-------- SOURCE DATA
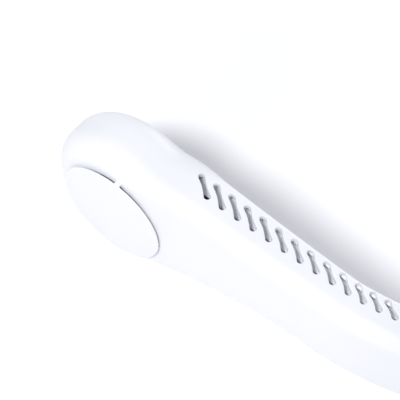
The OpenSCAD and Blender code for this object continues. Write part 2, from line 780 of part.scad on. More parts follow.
// Controls in the right arm: board, button, lights and charging port
control_up = 11.2;
control_z = under_z(button_run) + control_up;
board_depth = 6.5;
board_h = 13;
post_r = 1.6;
post_margin = 2.5;
post_place = board_l / 2 - post_margin;
switch_w = 4.5;
switch_t = 1.8;
plunger_r = 1;
plunger_h = 0.45;
flange_w = 1;
flange_r = button_r + flange_w;
flange_t = 0.7;
stem_r = 1.6;
button_proud = 0.7;
button_play = 0.2;
light_runs = [2, 5, 8];
light_play = 0.05;
port_l = 7.2;
port_margin = 8.5;
port_run = board_l / 2 - port_margin;
port_shell = 0.3;
port_lift = 0.4;
port_tongue_t = 0.7;
port_tongue_w = 6.7;
module on_controls() {
    on_arm(control_run) translate([0, 0, control_z]) children();
}
module board_posts() {
    on_controls() for (y = [-post_place, post_place]) translate([0, y, -board_h / 2 + post_r]) inward()
        rod(post_r, wall / 2, board_depth - seat_play);
}
module port_outline(play) {
    w = port_w - port_t;
    translate([-port_t / 2 - play, -w / 2]) square([port_t + 2 * play, w]);
    for (y = [-w / 2, w / 2]) translate([0, y]) circle(port_t / 2 + play);
}
module on_port() {
    on_arm(control_run) translate([-board_depth - board_t - seat_play - port_t / 2, port_run,
        under_z(control_run + port_run)]) children();
}
module control_holes() {
    on_controls() {
        translate([0, button_run - control_run, 0]) inward() rod(button_r + button_play, -over, wall + over);
        for (y = light_runs) translate([0, y, 0]) inward() rod(light_r + light_play, -over, wall + over);
    }
    on_port() translate([0, 0, -over]) linear_extrude(wall + 2 * over) port_outline(button_play);
}
module control_board() {
    color(green) on_side(-1) on_controls() {
        translate([-board_depth - board_t, -board_l / 2, -board_h / 2]) cube([board_t, board_l, board_h]);
        translate([0, button_run - control_run, 0]) {
            translate([-board_depth - board_t / 2, -switch_w / 2, -switch_w / 2])
                cube([switch_t + board_t / 2, switch_w, switch_w]);
            inward() rod(plunger_r, board_depth - switch_t - plunger_h, board_depth - switch_t / 2);
        }
    }
}
module charging_port() {
    color(steel) on_side(-1) on_port() translate([0, 0, port_lift]) {
        difference() {
            linear_extrude(port_l) port_outline(0);
            translate([0, 0, -over]) linear_extrude(port_l - port_shell + over) port_outline(-port_shell);
        }
        translate([-port_tongue_t / 2, -port_tongue_w / 2, port_lift])
            cube([port_tongue_t, port_tongue_w, port_l - port_lift]);
    }
}
module charge_lights() {
    color(grey) on_side(-1) on_controls() for (y = light_runs) translate([0, y, 0]) inward()
        rod(light_r, 0, board_depth - seat_play);
}
module power_button() {
    color(white) on_side(-1) on_controls() translate([0, button_run - control_run, 0]) inward() {
        rod(button_r, -button_proud, wall + seat_play + flange_t / 2);
        rod(flange_r, wall + seat_play, wall + seat_play + flange_t);
        rod(stem_r, wall + seat_play, board_depth - switch_t - plunger_h - button_travel - light_play);
    }
}

neck_bridge_shell();
neck_bridge_lid();
neck_bridge_screws();
battery_cells();
hinge_fork(1);  // left_hinge_fork
hinge_fork(-1);  // right_hinge_fork
hinge_pin(1);  // left_hinge_pin
hinge_pin(-1);  // right_hinge_pin
sleeve(1);  // left_sleeve
sleeve(-1);  // right_sleeve
arm_shell(1);  // left_arm_shell
arm_shell(-1);  // right_arm_shell
arm_lid(1);  // left_arm_lid
arm_lid(-1);  // right_arm_lid
arm_screws(1);  // left_arm_screws
arm_screws(-1);  // right_arm_screws
hinge_tongue(1);  // left_hinge_tongue
hinge_tongue(-1);  // right_hinge_tongue
intake_cover(1);  // left_intake_cover
intake_cover(-1);  // right_intake_cover
head_cap(1);  // left_head_cap
head_cap(-1);  // right_head_cap
cap_screws(1);  // left_cap_screws
cap_screws(-1);  // right_cap_screws
air_duct(1);  // left_air_duct
air_duct(-1);  // right_air_duct
foam_seal(1);  // left_foam_seal
foam_seal(-1);  // right_foam_seal
motor_mount(1);  // left_motor_mount
motor_mount(-1);  // right_motor_mount
mount_screws(1);  // left_mount_screws
mount_screws(-1);  // right_mount_screws
motor_board(1);  // left_motor_board
motor_board(-1);  // right_motor_board
bearings(1);  // left_bearings
bearings(-1);  // right_bearings
stator(1);  // left_stator
stator(-1);  // right_stator
coils(1);  // left_coils
coils(-1);  // right_coils
impeller(1);  // left_impeller
impeller(-1);  // right_impeller
rotor_can(1);  // left_rotor_can
rotor_can(-1);  // right_rotor_can
magnet_ring(1);  // left_magnet_ring
magnet_ring(-1);  // right_magnet_ring
shaft(1);  // left_shaft
shaft(-1);  // right_shaft
control_board();
charging_port();
charge_lights();
power_button();
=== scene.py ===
import json
import math

import bmesh
import bpy
import numpy as np
from mathutils import Matrix, Vector


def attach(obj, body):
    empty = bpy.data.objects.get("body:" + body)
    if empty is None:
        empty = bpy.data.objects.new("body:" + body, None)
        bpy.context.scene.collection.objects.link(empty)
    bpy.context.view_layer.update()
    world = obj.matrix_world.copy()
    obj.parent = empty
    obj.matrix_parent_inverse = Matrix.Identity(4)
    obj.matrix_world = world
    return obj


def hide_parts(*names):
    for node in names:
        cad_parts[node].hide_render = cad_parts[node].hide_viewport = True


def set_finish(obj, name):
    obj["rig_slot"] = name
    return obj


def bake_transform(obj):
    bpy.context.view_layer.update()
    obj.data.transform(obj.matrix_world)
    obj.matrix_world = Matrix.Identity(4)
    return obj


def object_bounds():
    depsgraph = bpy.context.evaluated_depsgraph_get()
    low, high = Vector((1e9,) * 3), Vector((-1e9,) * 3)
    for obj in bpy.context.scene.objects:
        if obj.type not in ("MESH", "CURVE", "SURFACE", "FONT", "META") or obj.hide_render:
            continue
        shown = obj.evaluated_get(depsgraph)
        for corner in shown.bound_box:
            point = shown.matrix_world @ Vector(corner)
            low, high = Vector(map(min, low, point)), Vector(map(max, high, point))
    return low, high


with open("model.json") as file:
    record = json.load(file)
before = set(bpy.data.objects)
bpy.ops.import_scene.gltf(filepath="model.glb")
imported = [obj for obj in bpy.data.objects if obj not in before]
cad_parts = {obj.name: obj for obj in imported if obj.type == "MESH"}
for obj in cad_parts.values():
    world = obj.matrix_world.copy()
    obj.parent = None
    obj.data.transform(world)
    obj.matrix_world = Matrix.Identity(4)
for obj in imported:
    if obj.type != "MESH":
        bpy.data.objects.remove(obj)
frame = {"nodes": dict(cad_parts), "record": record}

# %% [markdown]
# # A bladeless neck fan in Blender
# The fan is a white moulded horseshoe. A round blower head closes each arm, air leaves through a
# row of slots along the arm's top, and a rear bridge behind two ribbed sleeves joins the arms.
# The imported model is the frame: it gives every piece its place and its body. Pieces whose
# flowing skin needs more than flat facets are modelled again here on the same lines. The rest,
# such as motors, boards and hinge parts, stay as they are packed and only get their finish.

CAD_BOX = [list(corner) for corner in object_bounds()]
MM = 0.001
print("packed box in mm:", [[round(v / MM, 1) for v in corner] for corner in CAD_BOX])

# %% [markdown]
# The camera comes first, because it decides how much detail each piece needs. It could be set by
# eye, but the cover's ellipse and the row of slots fix the view, so its place is worked out from
# them. It looks down on the wearer's left head from outside and behind, with a long lens, so the
# lines hardly converge. The aim is a plain rotation, and the lens isn't shifted.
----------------
List all lines where "record" occurs.

    record = json.load(file)
frame = {"nodes": dict(cad_parts), "record": record}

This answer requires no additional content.